**Recorded information**
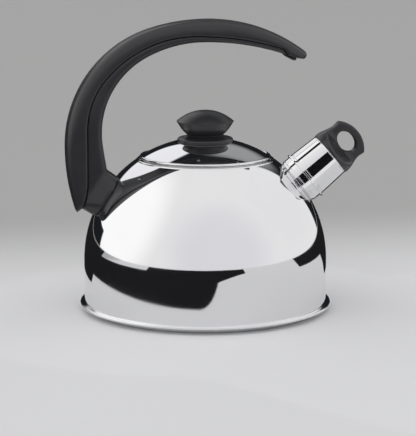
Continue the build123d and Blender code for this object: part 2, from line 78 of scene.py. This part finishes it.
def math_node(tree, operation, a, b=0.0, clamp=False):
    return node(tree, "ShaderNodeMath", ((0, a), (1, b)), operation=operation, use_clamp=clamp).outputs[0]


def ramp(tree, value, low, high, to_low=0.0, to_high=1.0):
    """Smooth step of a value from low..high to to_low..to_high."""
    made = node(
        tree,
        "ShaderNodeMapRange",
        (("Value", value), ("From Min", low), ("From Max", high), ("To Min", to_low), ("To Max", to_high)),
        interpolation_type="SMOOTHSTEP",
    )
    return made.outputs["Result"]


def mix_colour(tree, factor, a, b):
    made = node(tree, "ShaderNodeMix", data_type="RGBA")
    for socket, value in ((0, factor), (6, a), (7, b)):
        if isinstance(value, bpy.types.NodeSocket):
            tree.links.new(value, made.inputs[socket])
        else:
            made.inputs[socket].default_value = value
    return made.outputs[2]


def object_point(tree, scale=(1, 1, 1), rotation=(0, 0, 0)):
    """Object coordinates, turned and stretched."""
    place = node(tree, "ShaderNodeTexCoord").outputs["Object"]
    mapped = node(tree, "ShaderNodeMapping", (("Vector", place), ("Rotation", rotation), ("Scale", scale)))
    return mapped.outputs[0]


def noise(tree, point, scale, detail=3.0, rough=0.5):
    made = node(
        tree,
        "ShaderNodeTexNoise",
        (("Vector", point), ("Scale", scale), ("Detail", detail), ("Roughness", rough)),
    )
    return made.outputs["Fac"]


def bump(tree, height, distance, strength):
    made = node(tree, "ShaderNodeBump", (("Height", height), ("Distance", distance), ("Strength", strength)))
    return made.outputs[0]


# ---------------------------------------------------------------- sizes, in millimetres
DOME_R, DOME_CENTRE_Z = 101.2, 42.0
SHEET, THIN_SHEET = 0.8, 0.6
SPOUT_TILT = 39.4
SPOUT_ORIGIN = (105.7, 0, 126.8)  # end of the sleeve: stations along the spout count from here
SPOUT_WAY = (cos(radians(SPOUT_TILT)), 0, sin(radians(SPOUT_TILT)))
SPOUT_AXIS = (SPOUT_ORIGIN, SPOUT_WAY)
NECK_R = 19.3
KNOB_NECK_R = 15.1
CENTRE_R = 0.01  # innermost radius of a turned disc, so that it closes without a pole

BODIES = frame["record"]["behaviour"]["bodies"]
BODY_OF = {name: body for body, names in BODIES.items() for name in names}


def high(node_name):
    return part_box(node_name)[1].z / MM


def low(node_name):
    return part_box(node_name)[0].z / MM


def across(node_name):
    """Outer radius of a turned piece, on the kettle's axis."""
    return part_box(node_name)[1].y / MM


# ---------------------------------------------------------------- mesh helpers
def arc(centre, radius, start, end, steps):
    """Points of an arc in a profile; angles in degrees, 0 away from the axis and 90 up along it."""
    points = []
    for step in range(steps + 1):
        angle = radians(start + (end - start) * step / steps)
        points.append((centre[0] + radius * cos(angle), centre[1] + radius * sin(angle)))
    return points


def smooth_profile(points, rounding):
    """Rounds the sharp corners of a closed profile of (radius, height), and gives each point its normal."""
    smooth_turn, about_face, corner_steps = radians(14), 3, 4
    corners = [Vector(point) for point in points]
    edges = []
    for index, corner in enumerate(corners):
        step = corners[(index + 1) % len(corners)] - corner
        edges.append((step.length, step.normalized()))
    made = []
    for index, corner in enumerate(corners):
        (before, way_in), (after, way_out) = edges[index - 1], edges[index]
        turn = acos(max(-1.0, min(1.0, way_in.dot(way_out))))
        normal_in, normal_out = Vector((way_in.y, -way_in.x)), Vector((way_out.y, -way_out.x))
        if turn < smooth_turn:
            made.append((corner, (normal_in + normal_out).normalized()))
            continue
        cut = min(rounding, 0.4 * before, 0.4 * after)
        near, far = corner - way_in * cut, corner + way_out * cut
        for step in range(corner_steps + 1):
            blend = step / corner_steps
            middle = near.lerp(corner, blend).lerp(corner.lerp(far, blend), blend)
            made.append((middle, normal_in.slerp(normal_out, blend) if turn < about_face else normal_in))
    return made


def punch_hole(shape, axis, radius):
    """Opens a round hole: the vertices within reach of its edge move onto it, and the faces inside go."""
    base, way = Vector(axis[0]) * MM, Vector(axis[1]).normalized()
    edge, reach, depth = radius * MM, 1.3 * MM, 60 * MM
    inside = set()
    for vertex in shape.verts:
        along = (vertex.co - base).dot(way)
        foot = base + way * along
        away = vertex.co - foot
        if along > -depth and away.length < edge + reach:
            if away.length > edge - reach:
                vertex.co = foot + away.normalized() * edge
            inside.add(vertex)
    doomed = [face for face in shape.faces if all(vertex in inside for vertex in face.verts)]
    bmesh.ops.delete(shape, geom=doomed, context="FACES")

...

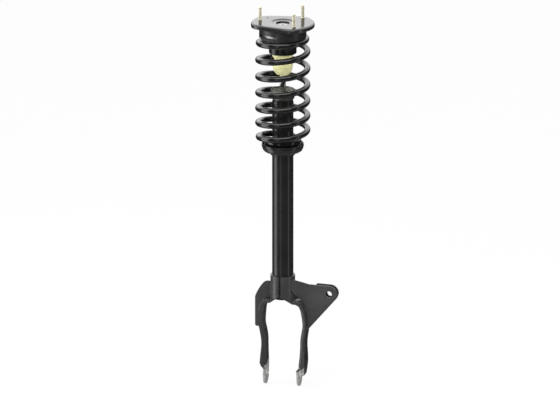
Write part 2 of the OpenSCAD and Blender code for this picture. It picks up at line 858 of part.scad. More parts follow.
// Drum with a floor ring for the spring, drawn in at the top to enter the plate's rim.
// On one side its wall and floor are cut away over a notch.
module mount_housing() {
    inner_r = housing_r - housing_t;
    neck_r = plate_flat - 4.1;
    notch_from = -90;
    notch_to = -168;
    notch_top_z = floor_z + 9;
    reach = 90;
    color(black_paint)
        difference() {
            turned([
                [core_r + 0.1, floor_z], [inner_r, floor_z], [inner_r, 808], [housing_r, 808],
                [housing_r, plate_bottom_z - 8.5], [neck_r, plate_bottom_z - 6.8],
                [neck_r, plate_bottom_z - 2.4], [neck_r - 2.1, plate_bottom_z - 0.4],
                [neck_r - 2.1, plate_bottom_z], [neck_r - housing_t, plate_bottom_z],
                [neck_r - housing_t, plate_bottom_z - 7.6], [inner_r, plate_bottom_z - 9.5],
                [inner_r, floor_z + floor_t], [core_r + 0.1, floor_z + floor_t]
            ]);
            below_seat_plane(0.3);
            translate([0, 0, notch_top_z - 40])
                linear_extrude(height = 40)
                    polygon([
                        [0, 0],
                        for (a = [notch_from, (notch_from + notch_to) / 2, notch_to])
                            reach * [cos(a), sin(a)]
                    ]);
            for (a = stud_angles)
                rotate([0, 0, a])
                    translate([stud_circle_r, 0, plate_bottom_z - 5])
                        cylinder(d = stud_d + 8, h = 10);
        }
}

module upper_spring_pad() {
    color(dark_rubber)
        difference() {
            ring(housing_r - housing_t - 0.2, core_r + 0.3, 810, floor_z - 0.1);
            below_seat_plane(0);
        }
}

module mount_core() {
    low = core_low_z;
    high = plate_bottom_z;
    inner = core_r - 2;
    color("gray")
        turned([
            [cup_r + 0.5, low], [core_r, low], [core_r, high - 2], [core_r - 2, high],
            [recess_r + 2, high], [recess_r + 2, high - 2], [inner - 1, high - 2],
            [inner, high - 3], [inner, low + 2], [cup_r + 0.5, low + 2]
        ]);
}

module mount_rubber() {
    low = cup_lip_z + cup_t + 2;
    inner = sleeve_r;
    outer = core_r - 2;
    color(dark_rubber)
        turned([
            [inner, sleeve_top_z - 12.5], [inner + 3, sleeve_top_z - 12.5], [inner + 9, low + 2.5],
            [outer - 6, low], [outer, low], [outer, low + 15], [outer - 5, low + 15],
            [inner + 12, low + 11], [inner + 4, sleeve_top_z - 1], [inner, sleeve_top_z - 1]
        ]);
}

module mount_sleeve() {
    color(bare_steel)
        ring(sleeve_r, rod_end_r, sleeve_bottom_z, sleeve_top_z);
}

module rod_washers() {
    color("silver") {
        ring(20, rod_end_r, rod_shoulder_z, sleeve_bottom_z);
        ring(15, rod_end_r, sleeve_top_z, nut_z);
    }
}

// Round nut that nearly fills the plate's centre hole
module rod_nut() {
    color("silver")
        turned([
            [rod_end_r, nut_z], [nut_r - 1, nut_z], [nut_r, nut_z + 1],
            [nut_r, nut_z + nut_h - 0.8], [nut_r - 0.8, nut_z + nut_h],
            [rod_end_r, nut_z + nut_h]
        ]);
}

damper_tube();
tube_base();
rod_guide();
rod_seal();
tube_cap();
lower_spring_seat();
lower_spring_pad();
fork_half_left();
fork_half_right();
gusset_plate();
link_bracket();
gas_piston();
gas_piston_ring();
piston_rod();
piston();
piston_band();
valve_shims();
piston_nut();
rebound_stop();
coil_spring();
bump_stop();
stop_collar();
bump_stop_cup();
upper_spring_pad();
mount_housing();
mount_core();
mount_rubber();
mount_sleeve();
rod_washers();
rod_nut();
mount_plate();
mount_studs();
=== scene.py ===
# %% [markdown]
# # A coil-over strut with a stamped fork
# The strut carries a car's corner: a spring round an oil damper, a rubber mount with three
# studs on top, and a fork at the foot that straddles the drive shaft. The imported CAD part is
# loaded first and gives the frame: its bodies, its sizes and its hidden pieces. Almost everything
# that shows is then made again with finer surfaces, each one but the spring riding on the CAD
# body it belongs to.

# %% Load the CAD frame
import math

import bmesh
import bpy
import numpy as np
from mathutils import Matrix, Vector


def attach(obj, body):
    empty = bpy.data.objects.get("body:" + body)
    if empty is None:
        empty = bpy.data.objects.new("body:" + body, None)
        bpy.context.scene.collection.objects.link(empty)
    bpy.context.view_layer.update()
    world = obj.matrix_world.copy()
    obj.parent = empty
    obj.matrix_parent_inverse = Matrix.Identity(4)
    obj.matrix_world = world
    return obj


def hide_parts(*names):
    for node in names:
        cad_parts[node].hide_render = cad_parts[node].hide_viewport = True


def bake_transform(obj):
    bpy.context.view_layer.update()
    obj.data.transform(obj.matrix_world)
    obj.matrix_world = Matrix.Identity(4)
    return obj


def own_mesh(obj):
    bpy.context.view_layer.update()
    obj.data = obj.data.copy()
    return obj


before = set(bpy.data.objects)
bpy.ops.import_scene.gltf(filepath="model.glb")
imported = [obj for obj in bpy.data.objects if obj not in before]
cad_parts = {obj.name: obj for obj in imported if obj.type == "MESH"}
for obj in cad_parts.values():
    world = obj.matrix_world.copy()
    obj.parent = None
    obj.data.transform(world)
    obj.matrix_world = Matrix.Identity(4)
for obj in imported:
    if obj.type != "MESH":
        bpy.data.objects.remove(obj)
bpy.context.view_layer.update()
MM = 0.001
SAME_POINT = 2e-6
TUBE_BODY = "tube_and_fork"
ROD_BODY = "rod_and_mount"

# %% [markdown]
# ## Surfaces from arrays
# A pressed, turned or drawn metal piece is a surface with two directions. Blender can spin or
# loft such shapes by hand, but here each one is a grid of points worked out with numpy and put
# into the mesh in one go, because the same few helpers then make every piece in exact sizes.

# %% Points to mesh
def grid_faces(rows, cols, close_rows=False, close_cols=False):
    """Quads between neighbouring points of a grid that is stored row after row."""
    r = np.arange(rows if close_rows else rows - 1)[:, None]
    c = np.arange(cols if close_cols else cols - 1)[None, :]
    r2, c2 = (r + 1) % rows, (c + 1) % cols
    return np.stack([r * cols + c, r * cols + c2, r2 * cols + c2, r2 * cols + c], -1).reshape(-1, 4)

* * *

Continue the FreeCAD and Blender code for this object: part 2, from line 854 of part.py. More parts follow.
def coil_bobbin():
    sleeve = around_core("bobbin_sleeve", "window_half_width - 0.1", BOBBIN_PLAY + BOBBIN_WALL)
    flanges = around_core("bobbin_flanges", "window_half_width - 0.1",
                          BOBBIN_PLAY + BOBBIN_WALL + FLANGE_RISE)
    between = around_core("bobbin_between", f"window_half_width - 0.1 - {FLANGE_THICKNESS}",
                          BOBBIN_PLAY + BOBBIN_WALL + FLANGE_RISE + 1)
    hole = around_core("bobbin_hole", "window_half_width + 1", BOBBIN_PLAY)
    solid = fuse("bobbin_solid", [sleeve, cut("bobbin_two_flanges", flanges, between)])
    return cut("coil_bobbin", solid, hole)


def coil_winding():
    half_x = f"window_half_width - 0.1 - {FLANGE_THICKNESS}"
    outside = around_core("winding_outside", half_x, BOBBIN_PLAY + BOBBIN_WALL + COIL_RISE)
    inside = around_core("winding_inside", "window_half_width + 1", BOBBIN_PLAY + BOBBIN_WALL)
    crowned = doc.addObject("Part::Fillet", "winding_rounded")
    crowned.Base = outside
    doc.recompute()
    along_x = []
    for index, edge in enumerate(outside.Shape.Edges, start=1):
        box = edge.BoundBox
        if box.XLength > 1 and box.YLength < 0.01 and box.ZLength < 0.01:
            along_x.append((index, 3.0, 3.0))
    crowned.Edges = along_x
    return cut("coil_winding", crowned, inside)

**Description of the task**
Of the entries listed above, reproduce only the lines starting at the line containing "damper_tube();" and ending at the line containing "obj.parent = empty". Include both, exactly as they stand.

**Reply to the exercise**
damper_tube();
tube_base();
rod_guide();
rod_seal();
tube_cap();
lower_spring_seat();
lower_spring_pad();
fork_half_left();
fork_half_right();
gusset_plate();
link_bracket();
gas_piston();
gas_piston_ring();
piston_rod();
piston();
piston_band();
valve_shims();
piston_nut();
rebound_stop();
coil_spring();
bump_stop();
stop_collar();
bump_stop_cup();
upper_spring_pad();
mount_housing();
mount_core();
mount_rubber();
mount_sleeve();
rod_washers();
rod_nut();
mount_plate();
mount_studs();
=== scene.py ===
# %% [markdown]
# # A coil-over strut with a stamped fork
# The strut carries a car's corner: a spring round an oil damper, a rubber mount with three
# studs on top, and a fork at the foot that straddles the drive shaft. The imported CAD part is
# loaded first and gives the frame: its bodies, its sizes and its hidden pieces. Almost everything
# that shows is then made again with finer surfaces, each one but the spring riding on the CAD
# body it belongs to.

# %% Load the CAD frame
import math

import bmesh
import bpy
import numpy as np
from mathutils import Matrix, Vector


def attach(obj, body):
    empty = bpy.data.objects.get("body:" + body)
    if empty is None:
        empty = bpy.data.objects.new("body:" + body, None)
        bpy.context.scene.collection.objects.link(empty)
    bpy.context.view_layer.update()
    world = obj.matrix_world.copy()
    obj.parent = empty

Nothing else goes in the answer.